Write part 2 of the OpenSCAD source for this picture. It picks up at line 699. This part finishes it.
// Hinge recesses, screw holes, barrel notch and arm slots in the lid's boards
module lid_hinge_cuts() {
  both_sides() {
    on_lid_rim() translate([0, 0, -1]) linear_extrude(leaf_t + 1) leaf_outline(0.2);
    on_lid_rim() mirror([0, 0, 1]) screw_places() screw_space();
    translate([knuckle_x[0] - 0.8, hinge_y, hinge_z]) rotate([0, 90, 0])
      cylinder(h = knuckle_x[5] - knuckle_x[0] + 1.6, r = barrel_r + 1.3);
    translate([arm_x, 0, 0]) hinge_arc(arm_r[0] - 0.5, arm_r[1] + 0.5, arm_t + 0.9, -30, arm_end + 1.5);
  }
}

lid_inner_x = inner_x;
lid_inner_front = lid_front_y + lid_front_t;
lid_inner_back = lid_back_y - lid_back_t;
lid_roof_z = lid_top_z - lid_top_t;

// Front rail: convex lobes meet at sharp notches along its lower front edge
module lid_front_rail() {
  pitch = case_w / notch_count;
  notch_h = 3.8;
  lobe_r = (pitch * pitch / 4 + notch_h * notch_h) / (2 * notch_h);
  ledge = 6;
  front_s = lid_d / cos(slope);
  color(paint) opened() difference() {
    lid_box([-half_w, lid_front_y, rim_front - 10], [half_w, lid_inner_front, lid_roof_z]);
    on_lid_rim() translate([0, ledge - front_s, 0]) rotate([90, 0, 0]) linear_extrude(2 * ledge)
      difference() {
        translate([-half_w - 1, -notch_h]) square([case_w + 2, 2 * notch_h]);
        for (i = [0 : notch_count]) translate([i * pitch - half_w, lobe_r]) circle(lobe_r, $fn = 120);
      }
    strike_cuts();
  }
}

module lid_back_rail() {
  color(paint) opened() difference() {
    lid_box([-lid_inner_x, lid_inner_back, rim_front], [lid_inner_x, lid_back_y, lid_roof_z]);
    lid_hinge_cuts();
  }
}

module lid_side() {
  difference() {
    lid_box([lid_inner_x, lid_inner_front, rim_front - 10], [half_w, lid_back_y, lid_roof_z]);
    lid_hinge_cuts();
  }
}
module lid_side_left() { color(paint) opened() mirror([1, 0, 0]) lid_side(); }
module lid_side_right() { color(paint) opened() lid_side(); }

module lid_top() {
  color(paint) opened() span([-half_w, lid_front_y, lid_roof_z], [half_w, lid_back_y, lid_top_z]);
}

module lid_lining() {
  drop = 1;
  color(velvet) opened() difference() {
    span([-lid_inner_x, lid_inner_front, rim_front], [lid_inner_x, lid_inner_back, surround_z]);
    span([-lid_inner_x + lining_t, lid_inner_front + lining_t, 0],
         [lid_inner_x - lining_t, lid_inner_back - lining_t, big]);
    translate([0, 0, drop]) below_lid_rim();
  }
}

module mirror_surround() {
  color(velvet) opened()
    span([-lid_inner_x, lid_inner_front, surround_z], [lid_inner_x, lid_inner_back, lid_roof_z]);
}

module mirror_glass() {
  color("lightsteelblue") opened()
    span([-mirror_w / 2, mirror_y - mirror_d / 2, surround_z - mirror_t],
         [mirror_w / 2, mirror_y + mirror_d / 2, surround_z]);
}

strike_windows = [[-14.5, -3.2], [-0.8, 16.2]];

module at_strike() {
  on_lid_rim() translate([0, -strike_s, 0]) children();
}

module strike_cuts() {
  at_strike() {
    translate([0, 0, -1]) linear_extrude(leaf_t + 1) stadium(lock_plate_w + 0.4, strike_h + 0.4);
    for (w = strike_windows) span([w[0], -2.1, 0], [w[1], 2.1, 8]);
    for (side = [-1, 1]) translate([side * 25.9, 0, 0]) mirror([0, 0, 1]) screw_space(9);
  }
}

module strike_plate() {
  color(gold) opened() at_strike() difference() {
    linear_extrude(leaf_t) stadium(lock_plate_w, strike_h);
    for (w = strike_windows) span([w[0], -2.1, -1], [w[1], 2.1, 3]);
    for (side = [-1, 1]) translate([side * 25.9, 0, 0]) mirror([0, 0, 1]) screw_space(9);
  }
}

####

Objective -> Your answer should be exactly the lines of the data above, from the first through the line containing "lid_roof_z = lid_top_z - lid_top_t;".

Exercise solution ->
Write part 2 of the OpenSCAD source for this picture. It picks up at line 699. This part finishes it.
// Hinge recesses, screw holes, barrel notch and arm slots in the lid's boards
module lid_hinge_cuts() {
  both_sides() {
    on_lid_rim() translate([0, 0, -1]) linear_extrude(leaf_t + 1) leaf_outline(0.2);
    on_lid_rim() mirror([0, 0, 1]) screw_places() screw_space();
    translate([knuckle_x[0] - 0.8, hinge_y, hinge_z]) rotate([0, 90, 0])
      cylinder(h = knuckle_x[5] - knuckle_x[0] + 1.6, r = barrel_r + 1.3);
    translate([arm_x, 0, 0]) hinge_arc(arm_r[0] - 0.5, arm_r[1] + 0.5, arm_t + 0.9, -30, arm_end + 1.5);
  }
}

lid_inner_x = inner_x;
lid_inner_front = lid_front_y + lid_front_t;
lid_inner_back = lid_back_y - lid_back_t;
lid_roof_z = lid_top_z - lid_top_t;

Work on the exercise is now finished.